In Mannil's case, it was only after the Wiesenthal Center submitted an official request for his case to be investigated by the Estonian authorities that such a step was finally taken last year. In that regard, the fact that Mannil is reputedly not only the world's richest Estonian but also a very generous contributor to local cultural institutions undoubtedly reinforced the general reluctance of the Estonian authorities to actively pursue the cases of Estonian Nazi war criminals. (Such reluctance, it should be noted, has never been the case in Estonia as far as Communist criminals are concerned, many of whom have already been put on trial.)

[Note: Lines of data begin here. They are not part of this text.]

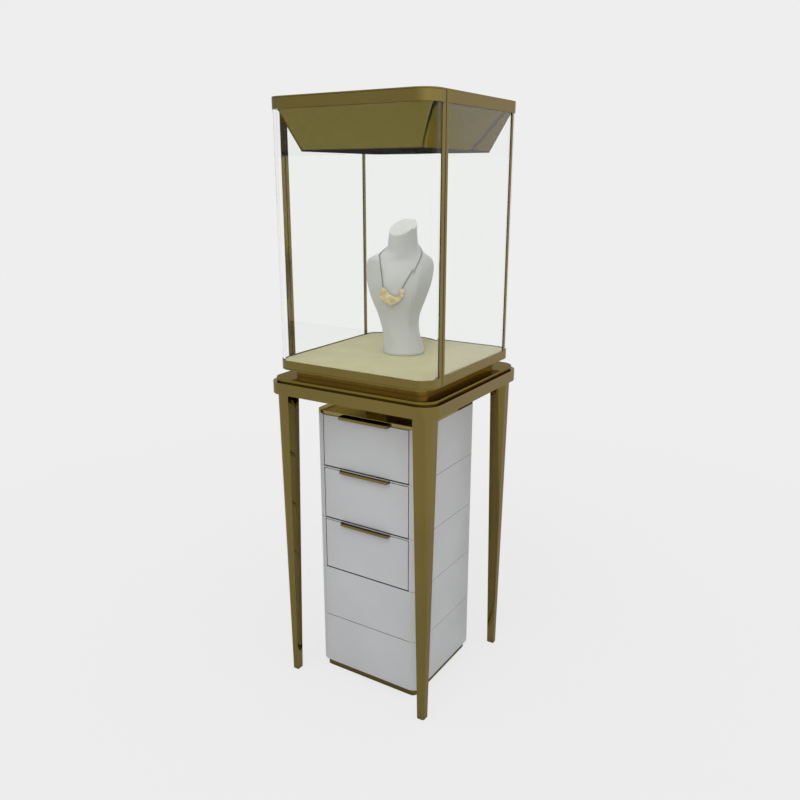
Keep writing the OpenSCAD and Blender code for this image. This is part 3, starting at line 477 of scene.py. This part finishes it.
# Boards, spacer and light panel
# The board under the pad is plain and the one in the table faced with laminate. The spacer over the
# cabinet is clad in the gold sheet, and the panel that closes the canopy is painted matt black.
# raw board: matt brown with short fibres
board, tree, shader = new_material("medium_density_board")
place = add(tree, "ShaderNodeTexCoord").outputs["Object"]
fibre = add(tree, "ShaderNodeTexNoise", {"Vector": place, "Scale": 900.0, "Detail": 3.0})
into(tree, shader, Base_Color=ramp(tree, fibre.outputs["Fac"], 0.3, 0.7, "#96764f", "#b39468"),
     Roughness=0.85)
broken_edges("deck_board", board, 0.5 * mm)
# laminate: an even beige with a fine grit
laminate, tree, shader = new_material("gold_beige_laminate")
place = add(tree, "ShaderNodeTexCoord").outputs["Object"]
grit = add(tree, "ShaderNodeTexNoise", {"Vector": place, "Scale": 500.0, "Detail": 2.0})
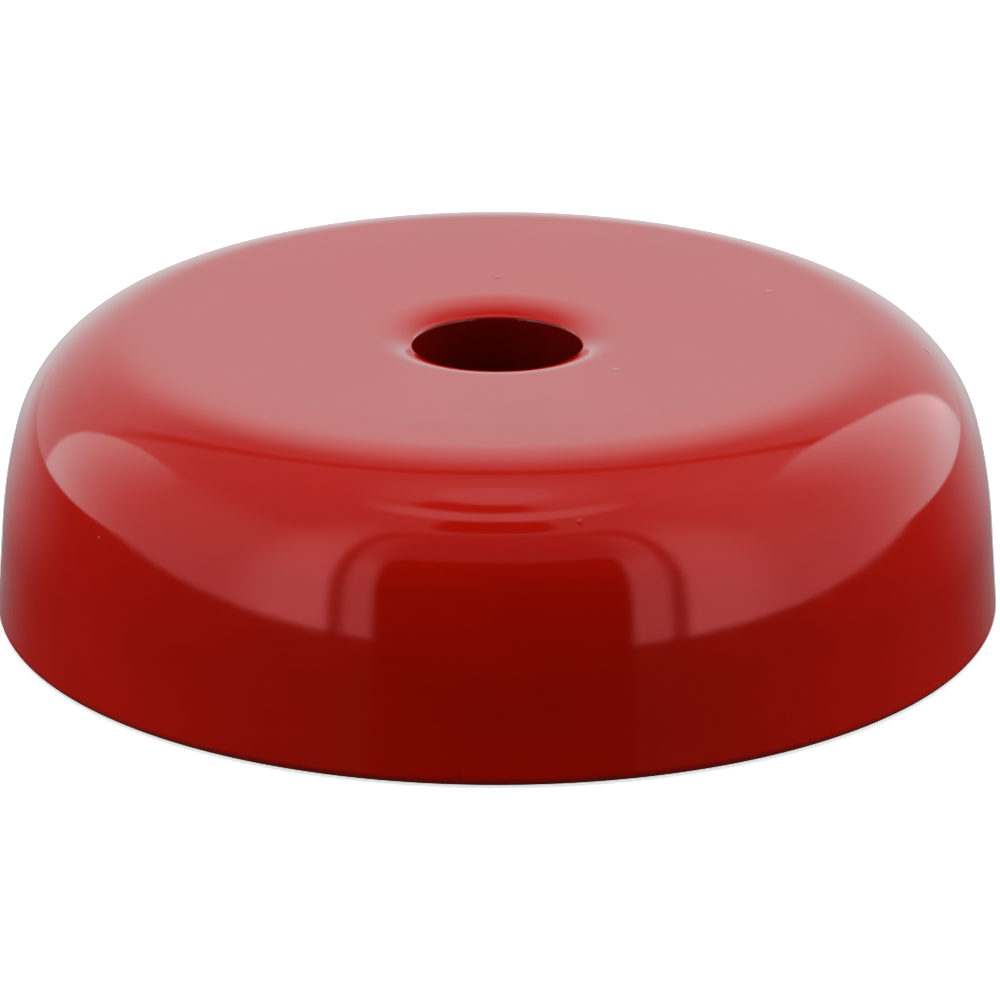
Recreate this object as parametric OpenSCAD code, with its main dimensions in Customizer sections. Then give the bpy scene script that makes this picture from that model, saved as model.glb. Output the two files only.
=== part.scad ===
// Shallow pot magnet with a stepped hole through its centre, for a countersunk or round head screw.
// A cast magnet core stands inside a painted steel pot, a brass spacer ring keeps the two poles apart,
// and hardened cement holds the core and the ring in the pot. All sizes are in millimetres.
// The pole face lies on the plane z = 0 and the painted back faces up.

/* [Pot] */
// Outside diameter of the pot, at its widest point beside the pole face
pot_d = 28.6; // [24:0.1:60]
// Overall height, from the pole face to the painted back
pot_h = 8.4; // [7:0.1:14]
// Angle by which the straight part of the side leans in towards the back, in degrees
side_draft = 4; // [0:0.5:8]
// Radius of the gentle curve between the straight part of the side and the shoulder
flank_r = 15; // [8:0.5:18]
// Angle by which that curve leans in where the shoulder takes over, in degrees
flank_angle = 14; // [10:1:18]
// Radius of the shoulder, which runs on to the flat of the back
shoulder_r = 4.0; // [1:0.1:4.6]
// Radius of the outer edge beside the pole face
foot_r = 0.3; // [0.1:0.05:0.6]
// Width of the steel pole ring around the pole face
rim_w = 2.9; // [2.2:0.1:4]
// Thickness of the closed back of the pot
back_t = 2.4; // [1.6:0.1:3.2]
// Width of the flat land around the slightly hollow back, which seats on what the pot is screwed to
land_w = 1.2; // [0.8:0.1:2]
// Angle by which the hollow back slopes down from that land towards the hole, in degrees
hollow_angle = 2.4; // [0.4:0.2:4]
// Radius of the corner inside the pot, where its wall meets its back
cavity_corner_r = 0.8; // [0.3:0.1:1.2]

/* [Fixing hole] */
// Diameter of the hole through the back, for the shank of a screw
hole_d = 4.8; // [3:0.1:6]
// Radius of the small rounded edge at the mouth of that hole
hole_edge_r = 0.15; // [0.1:0.05:0.3]
// Radius of the curve by which the back dips towards that edge
dip_r = 3; // [1.5:0.1:5]
// Angle by which the back dips where the edge takes over, in degrees
dip_angle = 26; // [12:1:30]

/* [Magnet core] */
// Outside diameter of the magnet core
core_d = 16.8; // [14:0.1:20.2]
// Diameter of the bore through the core, which takes the head of the screw
core_bore_d = 9.2; // [8:0.1:10.5]
// Chamfer on the cast edges of the core
core_chamfer = 0.3; // [0.1:0.05:0.5]
// Thickness of the cement between the core and the back of the pot
bond_t = 0.15; // [0.1:0.05:0.3]

/* [Spacer ring] */
// Height of the brass spacer ring
spacer_h = 2.0; // [1:0.1:3]
// Depth of the spacer ring below the pole face
spacer_recess = 0.4; // [0.2:0.1:0.8]
// Chamfer on the edges of the spacer ring
spacer_chamfer = 0.2; // [0.1:0.05:0.3]
// Radial clearance between the spacer ring and the core, and between the ring and the pot
spacer_gap = 0.03; // [0.02:0.01:0.05]

/* [Hidden] */
$fn = 96;

pot_r = pot_d / 2;
hole_r = hole_d / 2;
core_r = core_d / 2;
core_bore_r = core_bore_d / 2;

// The cavity inside the pot, and how tall the core is in it
cavity_r = pot_r - rim_w;
cavity_h = pot_h - back_t;
core_h = cavity_h - bond_t;

// Outline of the side, from the foot up to the flat of the back: how high each stretch is, and where it is centred
arc_steps = 16;
flank_h = flank_r * (sin(flank_angle) - sin(side_draft));
shoulder_h = shoulder_r * (1 - sin(flank_angle));
foot_h = foot_r * (1 + sin(side_draft));
straight_h = pot_h - foot_h - flank_h - shoulder_h;
foot_centre = [pot_r - foot_r, foot_r];
foot_top = foot_centre + foot_r * direction(side_draft);
straight_top = foot_top + straight_h * [-tan(side_draft), 1];
flank_centre = straight_top - flank_r * direction(side_draft);
shoulder_centre = flank_centre + (flank_r - shoulder_r) * direction(flank_angle);

// Outline of the back, from its land over the hollow and the dip to the edge of the hole
land_r = shoulder_centre.x - land_w;
edge_centre_r = hole_r + hole_edge_r;
dip_centre_r = edge_centre_r + (dip_r - hole_edge_r) * sin(dip_angle);
dip_start = [
    dip_centre_r - dip_r * sin(hollow_angle),
    pot_h - (land_r - dip_centre_r + dip_r * sin(hollow_angle)) * tan(hollow_angle)
];
dip_centre = dip_start - dip_r * direction(90 + hollow_angle);
edge_centre = dip_centre + (dip_r - hole_edge_r) * direction(90 + dip_angle);
cut_over_h = 1;

// Top of the spacer ring, on which the cement lies
spacer_top_z = spacer_recess + spacer_h;

// Unit vector of the half section, at an angle from straight outwards up towards the back
function direction(angle) = [cos(angle), sin(angle)];

// Points of an arc of the half section, from one such angle to another, without the last point
function arc_points(centre, radius, from_angle, to_angle) = [
    for (step = [0:arc_steps - 1])
        centre + radius * direction(from_angle + (to_angle - from_angle) * step / arc_steps)
];

// Half section of a ring between two radii and two heights, with the same chamfer on its four edges
module chamfered_ring_section(inner_r, outer_r, low_z, high_z, chamfer) {
    polygon([
        [inner_r + chamfer, low_z],
        [outer_r - chamfer, low_z],
        [outer_r, low_z + chamfer],
        [outer_r, high_z - chamfer],
        [outer_r - chamfer, high_z],
        [inner_r + chamfer, high_z],
        [inner_r, high_z - chamfer],
        [inner_r, low_z + chamfer]
    ]);
}

// A disc of the half section, which rounds one of its corners
module corner_disc(centre_r, centre_z, corner_r) {
    translate([centre_r, centre_z]) circle(r = corner_r);
}

// Half section of the solid pot before it is hollowed
module pot_outside_section() {
    polygon(concat(
        [[0, 0]],
        arc_points(foot_centre, foot_r, -90, side_draft),
        [foot_top],
        arc_points(flank_centre, flank_r, side_draft, flank_angle),
        arc_points(shoulder_centre, shoulder_r, flank_angle, 90),
        [[shoulder_centre.x, pot_h], [0, pot_h]]
    ));
}

// Half section of the cavity, with the rounded corner at its closed end
module cavity_section() {
    polygon([
        [0, 0],
        [cavity_r, 0],
        [cavity_r, cavity_h - cavity_corner_r],
        [cavity_r - cavity_corner_r, cavity_h],
        [0, cavity_h]
    ]);
    corner_disc(cavity_r - cavity_corner_r, cavity_h - cavity_corner_r, cavity_corner_r);
}

// Half section of what the hole and the hollow take from the back
module hole_section() {
    polygon(concat(
        [[0, 0], [hole_r, 0]],
        arc_points(edge_centre, hole_edge_r, 180, 90 + dip_angle),
        arc_points(dip_centre, dip_r, 90 + dip_angle, 90 + hollow_angle),
        [dip_start, [land_r, pot_h], [land_r, pot_h + cut_over_h], [0, pot_h + cut_over_h]]
    ));
}

// Steel pot, open at the pole face and pierced by the fixing hole
module pot_shell() {
    color("firebrick")
        rotate_extrude()
            difference() {
                pot_outside_section();
                cavity_section();
                hole_section();
            }
}

// Cast ring magnet, ground flush with the pole ring of the pot
module magnet_core() {
    color("dimgray")
        rotate_extrude()
            chamfered_ring_section(core_bore_r, core_r, 0, core_h, core_chamfer);
}

// Brass ring that holds the core central and keeps the poles apart
module spacer_ring() {
    color("goldenrod")
        rotate_extrude()
            chamfered_ring_section(
                core_r + spacer_gap, cavity_r - spacer_gap, spacer_recess, spacer_top_z, spacer_chamfer
            );
}

// Hardened cement that fills the pot above the spacer ring and behind the core
module core_cement() {
    color("darkslategray")
        rotate_extrude()
            difference() {
                cavity_section();
                square([core_bore_r, cavity_h]);
                square([cavity_r, spacer_top_z]);
                square([core_r, core_h]);
            }
}

pot_shell();
magnet_core();
spacer_ring();
core_cement();
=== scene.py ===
"""Looks of a shallow pot magnet: a red enamelled steel pot with a cast magnet ring inside it.

Every piece is turned about the Z axis. The pole face lies on the floor and the painted back faces up.
Lengths are in metres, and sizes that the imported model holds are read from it.
"""

from __future__ import annotations

import logging
import math
from dataclasses import dataclass
from enum import Enum

import bpy
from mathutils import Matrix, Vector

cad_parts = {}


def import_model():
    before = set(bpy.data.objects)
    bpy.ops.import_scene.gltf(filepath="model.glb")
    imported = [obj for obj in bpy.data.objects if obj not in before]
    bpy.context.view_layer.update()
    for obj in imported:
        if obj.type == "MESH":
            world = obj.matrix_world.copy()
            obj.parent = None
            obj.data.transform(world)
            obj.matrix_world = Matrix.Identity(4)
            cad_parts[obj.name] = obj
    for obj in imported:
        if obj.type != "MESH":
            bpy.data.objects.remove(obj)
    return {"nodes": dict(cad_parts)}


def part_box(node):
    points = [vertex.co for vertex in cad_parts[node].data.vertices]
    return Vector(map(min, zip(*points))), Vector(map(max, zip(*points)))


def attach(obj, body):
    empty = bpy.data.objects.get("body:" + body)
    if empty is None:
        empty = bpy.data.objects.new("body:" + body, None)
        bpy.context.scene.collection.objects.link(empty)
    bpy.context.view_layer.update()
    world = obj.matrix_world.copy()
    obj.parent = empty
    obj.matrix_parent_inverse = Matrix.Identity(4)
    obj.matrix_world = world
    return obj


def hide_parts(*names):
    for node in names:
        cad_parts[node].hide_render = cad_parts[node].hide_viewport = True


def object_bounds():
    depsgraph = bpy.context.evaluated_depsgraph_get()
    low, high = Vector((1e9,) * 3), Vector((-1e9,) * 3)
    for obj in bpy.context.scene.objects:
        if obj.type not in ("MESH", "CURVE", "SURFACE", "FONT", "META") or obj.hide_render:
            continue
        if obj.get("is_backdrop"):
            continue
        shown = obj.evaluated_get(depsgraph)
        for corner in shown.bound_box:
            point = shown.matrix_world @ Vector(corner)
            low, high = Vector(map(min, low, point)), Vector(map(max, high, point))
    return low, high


MM = 0.001
ROOT_BODY = "root"
SMOOTH_ANGLE = math.radians(25)
FACING_DOWN = -0.9
UP = (0.0, 0.0, 1.0)
WHITE = (1.0, 1.0, 1.0, 1.0)

Point = tuple[float, float]
Colour = tuple[float, float, float, float]
Piece = bpy.types.Object
Socket = bpy.types.NodeSocket
Tree = bpy.types.NodeTree
Value = float | tuple[float, ...] | Socket
Inputs = dict[str | int, Value]

COMBINED_CURVE = 3
PATCH_SHAPE = ("azimuth", "elevation", "half_width", "half_height", "softness", "squareness", "hollow")
FILM_CURVE = ((0.1, 0.085), (0.25, 0.25), (0.42, 0.43), (0.7, 0.55), (0.88, 0.66))

log = logging.getLogger("pot_magnet")


class Slot(Enum):
    """Material slots of the record."""

    ENAMEL = "red_enamel"
    ALLOY = "cast_magnet_alloy"
    BRASS = "turned_brass"
    CEMENT = "dark_cement"


# ---- Shader nodes ----


class Graph:
    """Adds nodes to one material, node group or world, and links them."""

    def __init__(self, tree: Tree) -> None:
        """Empties the tree.

        Args:
            tree: The node tree to build in.
        """
        self.tree = tree
        tree.nodes.clear()

    def node(self, kind: str, inputs: Inputs | None = None, **settings: object) -> bpy.types.Node:
        """Adds one node.

        Args:
            kind: The node's type, such as "ShaderNodeMath".
            inputs: Values or sockets for its inputs, by name or number.
            **settings: The node's own properties.

        Returns:
            The new node.
        """
        made = self.tree.nodes.new(kind)
        for name, setting in settings.items():
            setattr(made, name, setting)
        for name, value in (inputs or {}).items():
            if isinstance(value, Socket):
                self.tree.links.new(value, made.inputs[name])
            else:
                made.inputs[name].default_value = value
        return made

    def math(self, operation: str, *operands: Value) -> Socket:
        """Adds a Math node.

        Args:
            operation: The node's operation.
            *operands: Its one to three inputs.

        Returns:
            The result's socket.
        """
        return self.node("ShaderNodeMath", dict(enumerate(operands)), operation=operation).outputs[0]

    def smooth_step(
        self, value: Value, low: Value, high: Value, to_low: Value = 0.0, to_high: Value = 1.0
    ) -> Socket:
        """Adds a smooth step from one value to another.

        Args:
            value: What is compared.
            low: Where the step starts.
            high: Where the step ends.
            to_low: The result before the step.
            to_high: The result after the step.

        Returns:
            The result's socket.
        """
        inputs = {"Value": value, "From Min": low, "From Max": high, "To Min": to_low, "To Max": to_high}
        return self.node("ShaderNodeMapRange", inputs, interpolation_type="SMOOTHSTEP").outputs["Result"]

    def mix_number(self, share: Value, first: Value, second: Value) -> Socket:
        """Mixes two numbers, as mix_colour does with colours."""
        return self.node("ShaderNodeMix", {"Factor": share, "A": first, "B": second}).outputs["Result"]

    def mix_colour(self, share: Value, first: Value, second: Value) -> Socket:
        """Mixes two colours.

        Args:
            share: How much of the second one is taken.
            first: The first one.
            second: The second one.

        Returns:
            The mix's socket.
        """
        made = self.node("ShaderNodeMix", {"Factor": share}, data_type="RGBA")
        for name, value in (("A", first), ("B", second)):
            socket = next(s for s in made.inputs if s.name == name and s.type == "RGBA")
            if isinstance(value, Socket):
                self.tree.links.new(value, socket)
            else:
                socket.default_value = value
        return next(s for s in made.outputs if s.type == "RGBA")

    def noise(self, place: Socket, scale: Value, detail: float = 2.0, roughness: float = 0.5) -> Socket:
        """Adds a noise pattern.

        Args:
            place: The coordinates that it reads.
            scale: How many features there are in a metre.
            detail: How many finer layers it has.
            roughness: How strong the finer layers are.

        Returns:
            The pattern's value socket, about 0.5 on average.
        """
        inputs = {"Vector": place, "Scale": scale, "Detail": detail, "Roughness": roughness}
        return self.node("ShaderNodeTexNoise", inputs).outputs["Fac"]

    def bump(
        self, height: Socket, depth: float, strength: float = 1.0, below: Socket | None = None
    ) -> Socket:
        """Tilts the surface as if a pattern raised it.

        Args:
            height: The pattern.
            depth: How far it rises where the pattern is 1.
            strength: How much of the tilt is taken.
            below: The normal of what it lies on, where that is tilted already.

        Returns:
            The normal's socket.
        """
        inputs: Inputs = {"Strength": strength, "Distance": depth, "Height": height}
        if below is not None:
            inputs["Normal"] = below
        return self.node("ShaderNodeBump", inputs).outputs["Normal"]


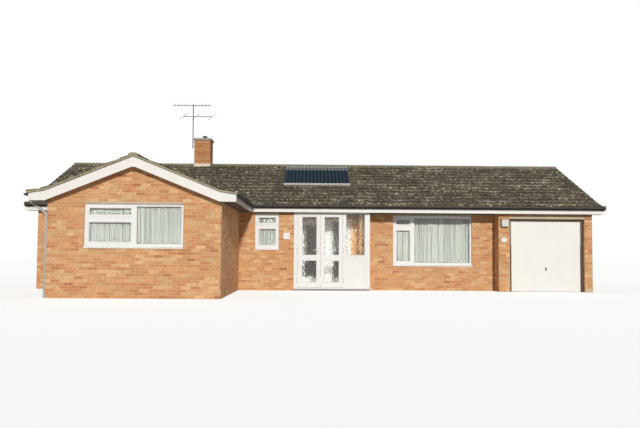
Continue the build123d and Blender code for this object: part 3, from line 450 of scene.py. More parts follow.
@dataclass(frozen=True)
class TonedFinish(Finish):
    """A finish whose colour comes from each brick's or tile's own tone, with optional lichen."""

    lichen: float = 0.0
    lichen_colour: Colour = (0.45, 0.43, 0.34)
    lichen_scale: float = 30.0
    edge_lichen: float = 0.0
    edge_stretch: Colour = (1.0, 1.5, 1.5)
    edge_share: float = 0.13
    blot_scale: float = 11.0
    patch_scale: float = 1.3
    patch_share: float = 0.30
    blot_range: Span = (0.765, 0.810)

    def _base(self, paint: Paint) -> Socket:
        """Adds the tone that each brick or tile was given."""
        return paint.node("ShaderNodeAttribute", attribute_name=TONE_LAYER).outputs["Color"]

    def _weather(self, paint: Paint, groups: EffectGroups, colour: Socket) -> Socket:
        """Lays lichen over the colour: loose spots, and blots that gather along the lower edges.

        Args:
            paint: The node helper.
            groups: The shared effect groups.
            colour: The mottled colour.

        Returns:
            The weathered colour.
        """
        if self.lichen > 0.0:
            lichen = paint.group(groups.lichen, Amount=self.lichen, Scale=self.lichen_scale)
            colour = paint.mix(lichen.outputs["Mask"], colour, self.lichen_colour)
        if self.edge_lichen > 0.0:
            edge = paint.node("ShaderNodeAttribute", attribute_name=EDGE_LAYER)
            blots = paint.noise(paint.stretched(self.edge_stretch), self.blot_scale, detail=4.0, rough=0.65)
            patch = paint.noise(paint.place(), self.patch_scale, detail=3.0, rough=0.6)
            patch = paint.math("MULTIPLY", patch, self.patch_share)
            reach = paint.math("ADD", blots, paint.math("MULTIPLY", edge.outputs["Fac"], self.edge_share))
            mask = paint.ramp(paint.math("ADD", reach, patch), *self.blot_range)
            mask = paint.math("MULTIPLY", mask, self.edge_lichen)
            colour = paint.mix(mask, colour, self.lichen_colour)
        return colour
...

Following the revelations last year by the International Commission of the participation of members of the 36th Estonian Police Battalion in the murder of 1,000 Jews on August 7, 1942 in Nowogrudok, Poland and the active involvement of Estonian Police Battalions in genocide and crimes against humanity in Estonia, Poland and Lithuania, I urged Prime Minister Mart Laar to establish a special unit to investigates Estonian Nazi war criminals. To my surprise, Laar responded by informing me that such a unit had already been set up in the framework of the Security Police. Under such circumstances, one would imagine that for the first time, Estonia would initiate investigations of Estonian Nazi war criminals which might result in prosecutions. Yet almost a year later, not a single such investigation has been launched and we can only hope that some action will be taken so that at least a few of those Estonian murderers who committed the crimes of the Shoa will indeed be held accountable for their crimes. And this is precisely why Ambassador De Thomas' article was not only accurate in this regard, but was long overdue and badly needed by a society in deep denial of the complicity of its nationals in the Holocaust.